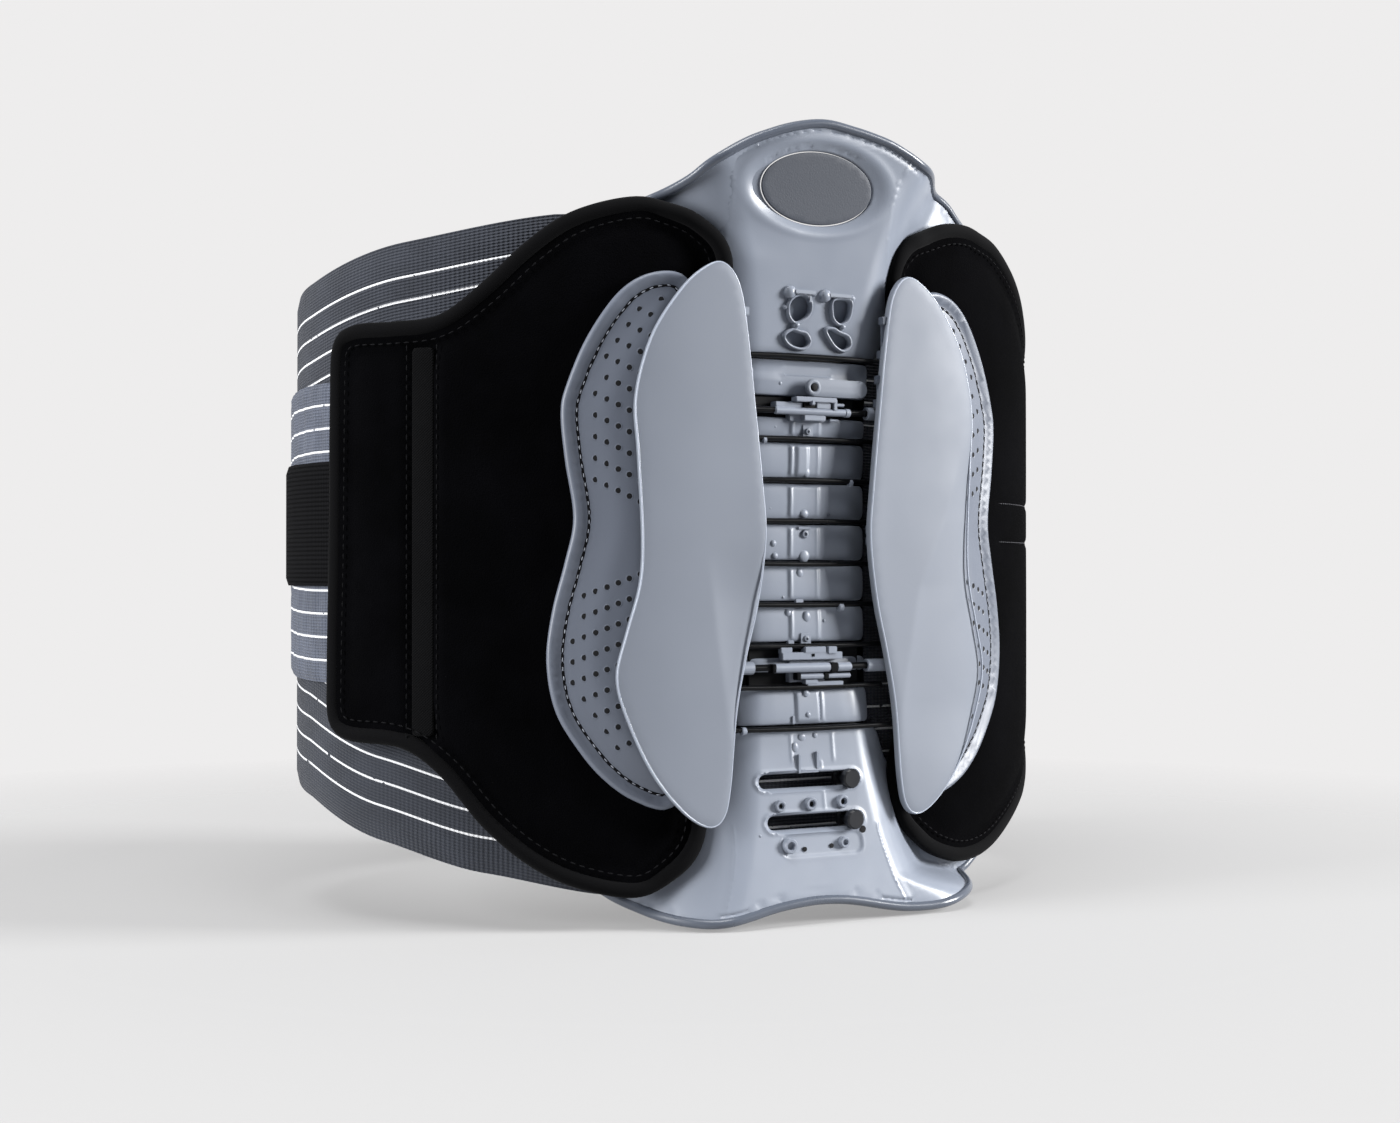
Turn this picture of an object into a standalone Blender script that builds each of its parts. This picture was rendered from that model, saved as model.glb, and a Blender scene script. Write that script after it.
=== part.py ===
"""Lumbar support belt, closed into a ring and standing on its back shell and front panel.

Units: design sizes are millimetres and are scaled by MM to Blender's metres. The wearer's back
faces -Y, +X is to the right of someone looking at the back shell, +Z is up, and z is 0 at the floor.
Soft and shell parts are flat patterns in (s, z, d), wrapped on the wearer's waist: s is the distance
along the waist from the middle of the back, z the height and d the distance outwards.
"""

from bisect import bisect
from math import copysign, cos, hypot, pi, radians, sin

import bmesh
import bpy
from mathutils import Matrix, Vector

MM = 0.001

# The waist that the belt closes round
WAIST_HALF_WIDTH = 164.5
WAIST_HALF_DEPTH = 109.3
WAIST_SQUARENESS = 2.12
CENTRE_SHIFT = 6.1  # moves the ring along Y so that the whole belt is centred on the origin
TABLE_STEPS = 2880

# Spine column: the middle of the shell stands proud, least at the small of the back
SMALL_OF_BACK = 150.0
COLUMN_LOW = 7.0
COLUMN_RISE_UP = 14.0
COLUMN_RISE_DOWN = 18.0
SHELL_THICK = 2.6
FLARE_FACE = 5.8
LOBE_TOP = 18.0  # below this height the right lower lobe fills out
GAP = 0.4

# Segmented middle of the spine
SPINE_TOP = 225.0
SPINE_PITCH = 16.44
SEGMENTS = 9
SEGMENT_GAP = 2.2
SEGMENT_HALF_WIDTH = 31.0
SEGMENT_THICK = 3.0
RIDGE_HALF_WIDTH = 6.8
RIDGE_RISE = 1.0
LACE_RADIUS = 0.9
LACE_HALF_SPAN = 34.5
FIRST_LACE_HALF_SPAN = 30.0
LAST_LACE_HALF_SPAN = 38.0

# Wing covers, their carriers and guide rods
WING_FACE_INNER = 20.5
WING_FACE_OUTER = 25.0
WING_THICK = 3.3
CARRIER_FACE = 17.3
CARRIER_THICK = 1.9
ROD_RADIUS = 1.3
ROD_HALF_LENGTH = 39.5
ROD_DEPTH = 12.2
GUIDE_HEIGHTS = {"upper": 203.6, "lower": 101.2}
LACE_ROWS = (0, 2, 3, 4, 5, 6, 7, 8, 9)  # a guide rod takes the place of row 1
CLAMP_FACE = 15.4
CLAMP_HALF_HEIGHT = 4.2
RUNNING_GAP = 0.3
BUSH_RADIUS = 2.6
BUSH_FROM, BUSH_TO = 27.0, 40.0

# Fabric layers, outward distances of their two faces
BAND = (0.0, 2.0)
STRAP = (2.6, 4.2)
WEBBING = (4.6, 6.6)
PULL_TAB = (4.6, 8.0)
PANEL_FACE = 13.4
PANEL_THICK = 6.0
PANEL_EDGE_THICK = 2.0
PANEL_GAP = 1.3
PAD_THICK = 4.2
LOOP_PATCH = (2.3, 3.3)
HOOK_PATCH = (3.6, 4.8)
FRONT_PANEL = (5.2, 12.4)
FLAP_HINGE = 200.0
FLAP_GAP = 3.0
RIM_RADIUS = 1.7
CUSHION_THICK = 12.5


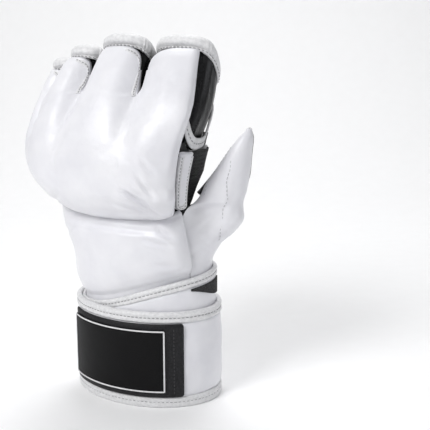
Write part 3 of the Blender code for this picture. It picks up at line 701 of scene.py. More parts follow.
def pad_crest(share):
    """Height of the fingers' rims behind, from finger to finger."""
    stops = [(finger.centre, finger.rim_back * GLOVE_HEIGHT) for finger in FINGERS]
    if share >= stops[0][0]:
        return stops[0][1]
    for (right, high), (left, low) in zip(stops, stops[1:]):
        if share >= left:
            return low + (high - low) * smooth(share, left, right)
    return stops[-1][1]


def pad_inner(share, z):
    step = smooth(share, *PAD_STEP_SHARES) * (1 - smooth(z, *PAD_STEP_HEIGHTS))
    return PANEL_INNER + (PANEL + GAP) * step


def pad_offset(share, z, local):
    """How far the pad's leather stands off the hand form: local is the place across its lobe."""
    height = (z - pad_low(share)) / (pad_crest(share) - pad_low(share))
    thickness = PAD_THICKNESS * sample(PAD_PROFILE, height).thickness
    if share < 0:
        foot, top = PAD_LITTLE_THIN
        thickness *= 1 - (foot + top * smooth(z, *PAD_LITTLE_HEIGHTS)) * abs(share) ** 3
    else:
        thickness *= 1 - PAD_THUMB_THIN * share**4
    valley = 0.5 - 0.5 * math.cos(math.pi * min(abs(local), 1.0) ** PAD_GROOVE_SHARPNESS)
    inward = smooth(PAD_GROOVE_EDGE - abs(share), 0.0, PAD_GROOVE_FADE)
    thickness -= PAD_GROOVE * valley * smooth(z, *PAD_GROOVE_HEIGHTS) * inward
    edge = min(PAD_EDGES[0] - share, share - PAD_EDGES[1]) * HAND_HALF_WIDTH
    rolled = PAD_EDGE_SHARE + (1 - PAD_EDGE_SHARE) * quarter_round(edge / PAD_ROUND)
    return pad_inner(share, z) + max(thickness, PAD_THICKNESS * PAD_LEAST) * rolled


def quarter_round(share):
    """Height of a quarter circle at a share of its width: 0 at 0 and 1 from 1 on."""
    return math.sqrt(1 - (1 - min(max(share, 0.0), 1.0)) ** 2)


def pad_point(share, z, local):
    """A point on the pad's leather, with its creases and soft unevenness."""
    offset = pad_offset(share, z, local)
    bare = face_point(share, z, offset, -1)
    relief = sum(ripple(bare, *wave) for wave in PAD_RIPPLES) - creased(bare, PAD_CREASES)
    return face_point(share, z, offset + relief, -1)


def lobe_columns(number):
    """Places across a lobe from its thumb-side boundary to its little-finger side."""
    finger = FINGERS[number]
    right, left = PAD_EDGES
    if number > 0:
        other = FINGERS[number - 1]
        right = (other.centre - other.half_width + finger.centre + finger.half_width) / 2
    if number + 1 < len(FINGERS):
        other = FINGERS[number + 1]
        left = (finger.centre - finger.half_width + other.centre + other.half_width) / 2
    return [right + (left - right) * (1 - math.cos(turn)) / 2 for turn in steps(0, math.pi, LOBE_COLUMNS)]


def slit_half(z, top):
    """Half the width of an open slit beside a lobe."""
    share = min(max((z - PAD_SLIT_FOOT) / (top - PAD_SLIT_FOOT), 0.0), 1.0)
    return PAD_SLIT_HALF * share**0.5 * (1.15 - 0.15 * share)


SIM_FRAMES = 18
SIM_PRESSURE = 4.0
SIM_SLACK = 0.005
SIM_QUALITY = 4
SIM_EASING = 4
PAD_CAP = 0.0050
# A point this near to a sewn one is held
HELD = 1e-5


def swell(piece, sewn, cap):
    """Lets the filling press the leather out as cloth held at its sewn points.

    The moves are averaged over neighbouring points a few times, and none is longer than the cap.
    """
    held = KDTree(len(sewn))
    for number, point in enumerate(sewn):
        held.insert(point, number)
    held.balance()
    mesh = piece.data
    before = [vertex.co.copy() for vertex in mesh.vertices]
    group = piece.vertex_groups.new(name="sewn")
    group.add([k for k, point in enumerate(before) if held.find(point)[2] < HELD], 1.0, "REPLACE")
    cloth = piece.modifiers.new("cloth", "CLOTH")
    cloth.settings.quality = SIM_QUALITY
    cloth.settings.use_pressure = True
    cloth.settings.uniform_pressure_force = SIM_PRESSURE
    cloth.settings.vertex_group_mass = "sewn"
    cloth.settings.shrink_min = -SIM_SLACK
    cloth.settings.effector_weights.gravity = 0
    cloth.collision_settings.use_collision = False
    for number in range(1, SIM_FRAMES + 1):
        bpy.context.scene.frame_set(number)
    settled = piece.evaluated_get(bpy.context.evaluated_depsgraph_get()).data
    moved = [vertex.co.copy() for vertex in settled.vertices]
    piece.modifiers.remove(cloth)
    piece.vertex_groups.remove(group)
    bpy.context.scene.frame_set(1)
    moves = [end - start for start, end in zip(before, moved)]
    for _ in range(SIM_EASING):
        sums = [[move.copy(), 1] for move in moves]
        for edge in mesh.edges:
            for one, other in (edge.vertices, reversed(edge.vertices)):
                sums[one][0] += moves[other]
                sums[one][1] += 1
        moves = [total / count for total, count in sums]
    for vertex, start, move in zip(mesh.vertices, before, moves):
        if held.find(start)[2] > HELD:
            vertex.co = start + move * min(1.0, cap / max(move.length, 1e-9))
    mesh.update()


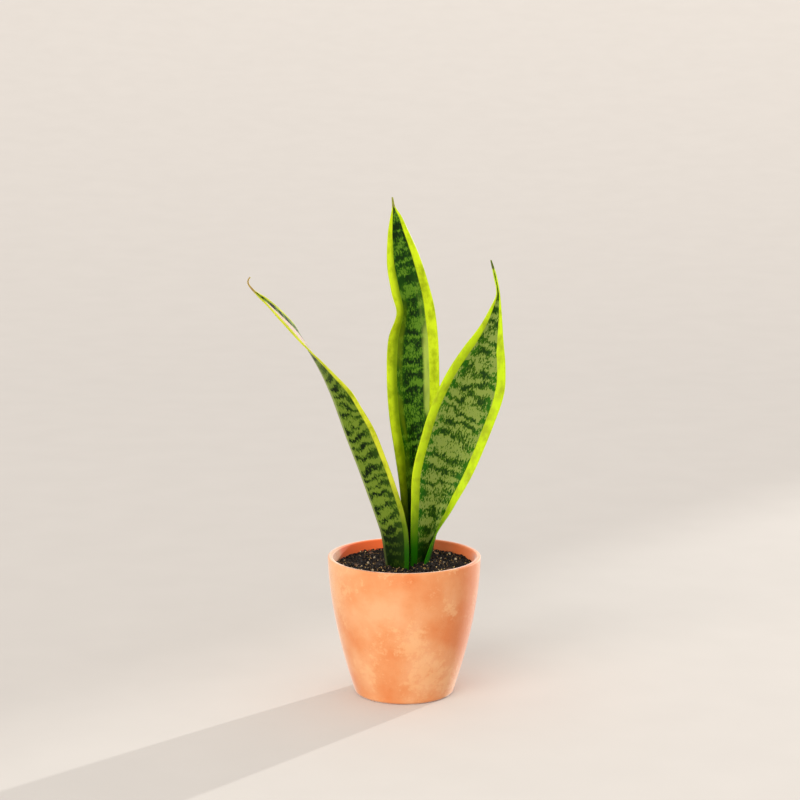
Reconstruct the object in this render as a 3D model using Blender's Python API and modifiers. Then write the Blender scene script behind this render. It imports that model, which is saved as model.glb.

※ ※ ※

List all lines above in which the string "behind" appears.

RESULT:
    """Height of the fingers' rims behind, from finger to finger."""
Reconstruct the object in this render as a 3D model using Blender's Python API and modifiers. Then write the Blender scene script behind this render. It imports that model, which is saved as model.glb.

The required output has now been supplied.